The play will not finish, however, until the mechanicals have performed their version of "Pyramus and Thisby". If Theseus represents the power of the rational, Nick Bottom and his troupe are surely apologists for the imagination. Bottom is so concerned about the terrifying effect of fantasy on the audience that he insists on including in the script an explanation that the Lion is really only Snug the joiner. But he and Quince are deeply concerned with verisimilitude. The action requires a Moon and a Wall, and, in the absence of props, actors must play them. The mechanicals may be the most down-to-earth of mortals, but they have a true appreciation of the power of theatre.
Late in the day, a psychological twist occurs. Theseus re-evaluates the importance of imagination. When he chooses, from a list of possible entertainments, to hear the play, the Master of the Revels, Philostrate, warns him off: "It is not for you: I have heard it over/ And it is nothing …" Theseus waves the objection aside. He is willing to take the play in the spirit in which it's offered: "Love, therefore, and tongue-tied simplicity/ In least speak most, to my capacity." In choosing, if somewhat grandly, to hear out the amateurs (in a performance that might well have been picked for "Athens's Got Talent") he is perhaps submitting to another of the uses of imagination, the one that is connected to courtesy and its awareness of the feelings of others.
The play is almost a parable of the Enlightenment, looking forward to the radicalism of Beaumarchais and Da Ponte/Mozart in The Marriage of Figaro. Initially, Theseus supports the brutal ancient right of Egeus, Hermia's father, to have his daughter put to death or forced into a life of celibacy if she refuses to marry Demetrius, the man he has chosen for her. At the end of the play, with Demetrius now back with his original bethrothed, Helena, Theseus calmly overrules the still unforgiving Egeus. Hermia's wedding to her real love, Lysander, will go ahead. Egeus is not included in the nuptial celebrations.

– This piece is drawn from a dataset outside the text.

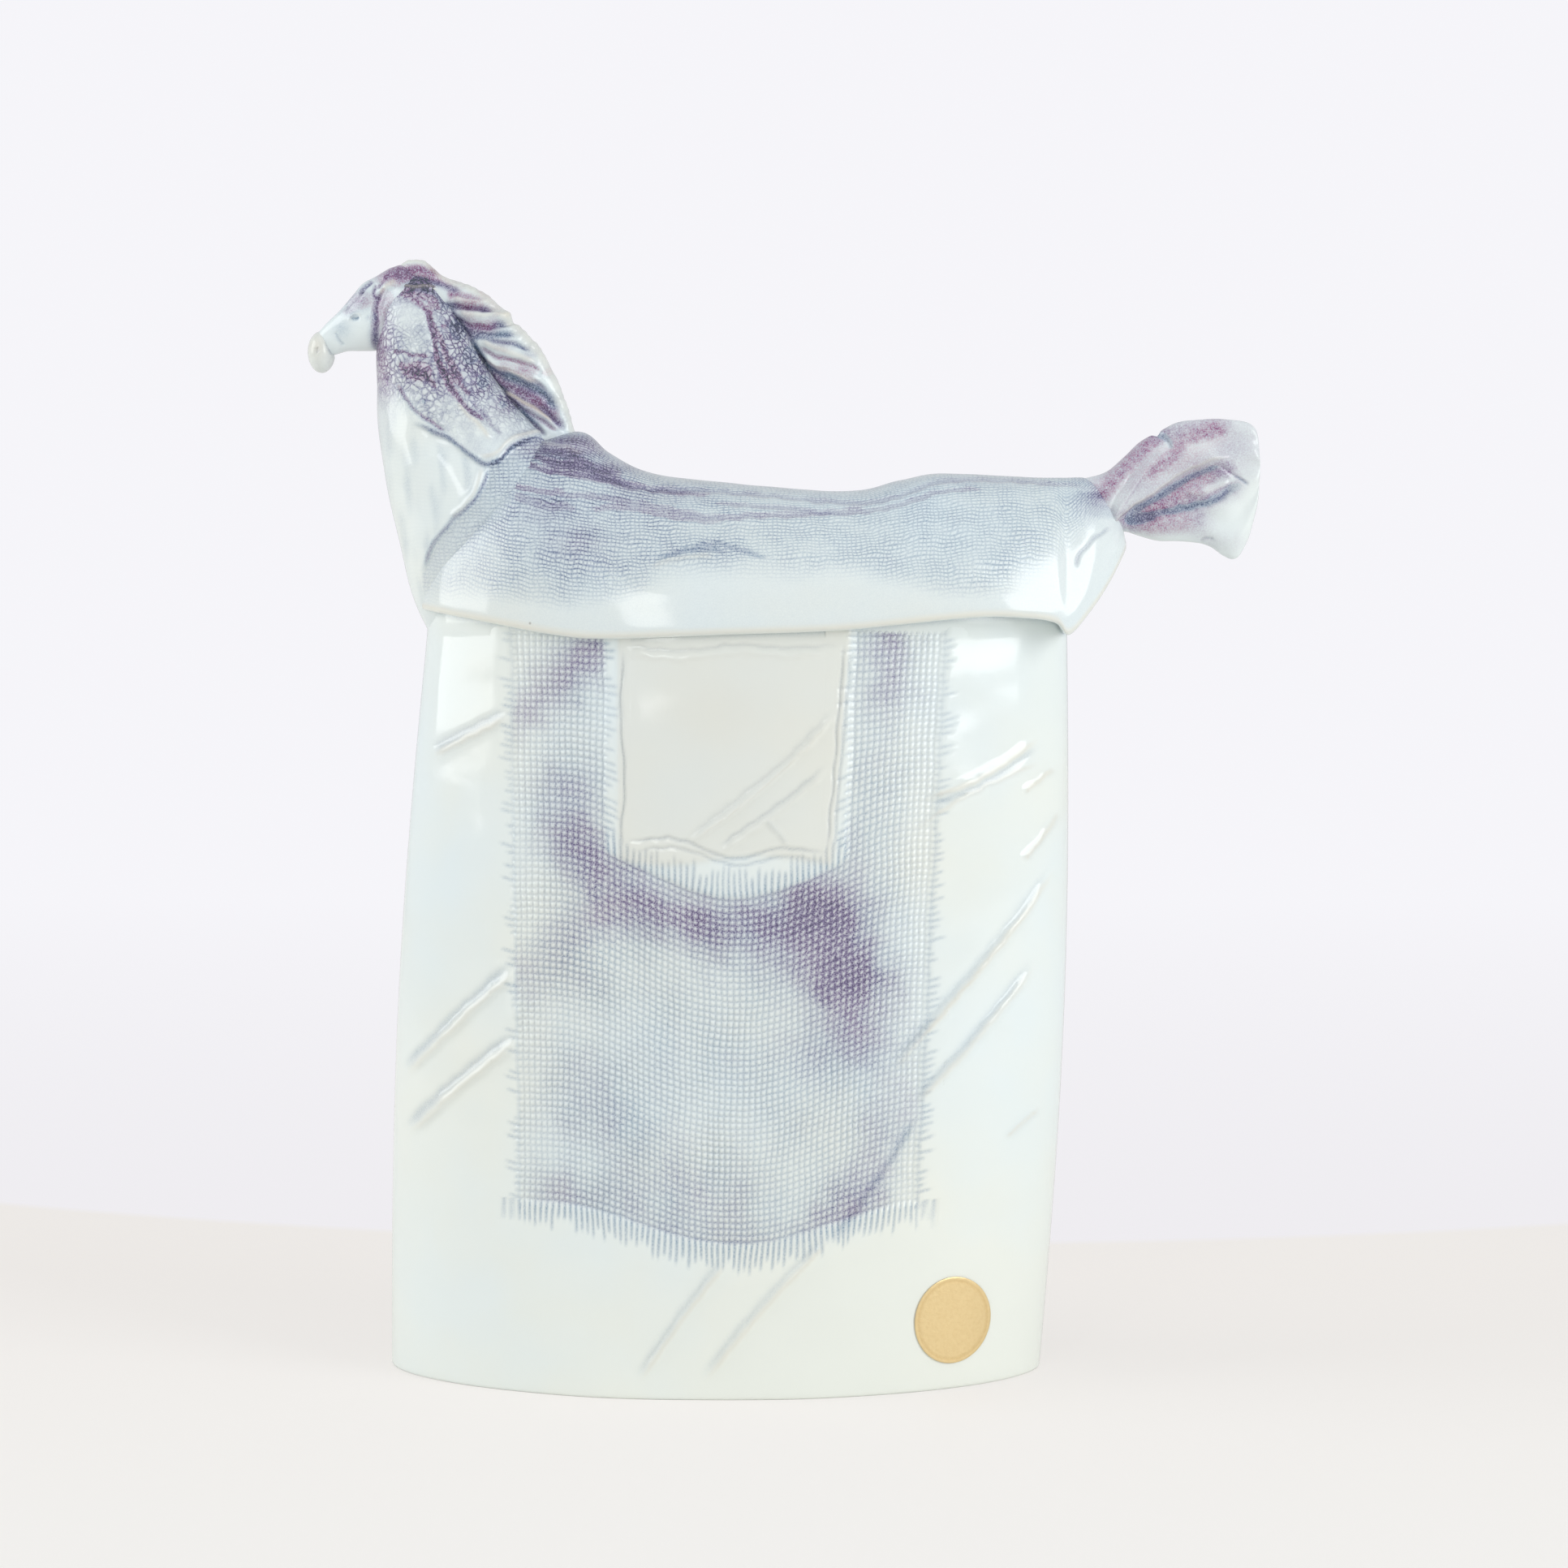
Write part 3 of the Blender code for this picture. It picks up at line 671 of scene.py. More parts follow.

Hippolyta's reply to Theseus's speech is essential to his imaginative education. Her argument that, if more than one person testifies to the strange events, there is perhaps some objective truth in them, is no less logical. At the same time, I've little doubt that Shakespeare intended it to be a veiled comment on the art of theatre, reminding us that it is the community of witness that creates the magical impact, and allows a play to seem both strange and true.
A Midsummer Night's Dream, Act V, Scene I. Athens. The palace of THESEUS.
Enter THESEUS, HIPPOLYTA, PHILOSTRATE, Lords and Attendants
HIPPOLYTA
'Tis strange, my Theseus, that these lovers speak of.
THESEUS
More strange than true: I never may believe
These antique fables, nor these fairy toys.
Lovers and madmen have such seething brains,
Such shaping fantasies, that apprehend
More than cool reason ever comprehends.
The lunatic, the lover and the poet
Are of imagination all compact:
One sees more devils than vast hell can hold,
That is, the madman; the lover, all as frantic,
Sees Helen's beauty in a brow of Egypt:
The poet's eye, in a fine frenzy rolling,
Doth glance from heaven to earth, from earth to heaven;
And, as imagination bodies forth
The forms of things unknown, the poet's pen
Turns them to shapes and gives to airy nothing
A local habitation and a name.
Such tricks hath strong imagination,
That if it would but apprehend some joy,
It comprehends some bringer of that joy;
Or in the night, imagining some fear,
How easy is a bush supposed a bear!
HIPPOLYTA
But all the story of the night told over,
And all their minds transfigured so together,
More witnesseth than fancy's images
And grows to something of great constancy;
But, howsoever, strange and admirable.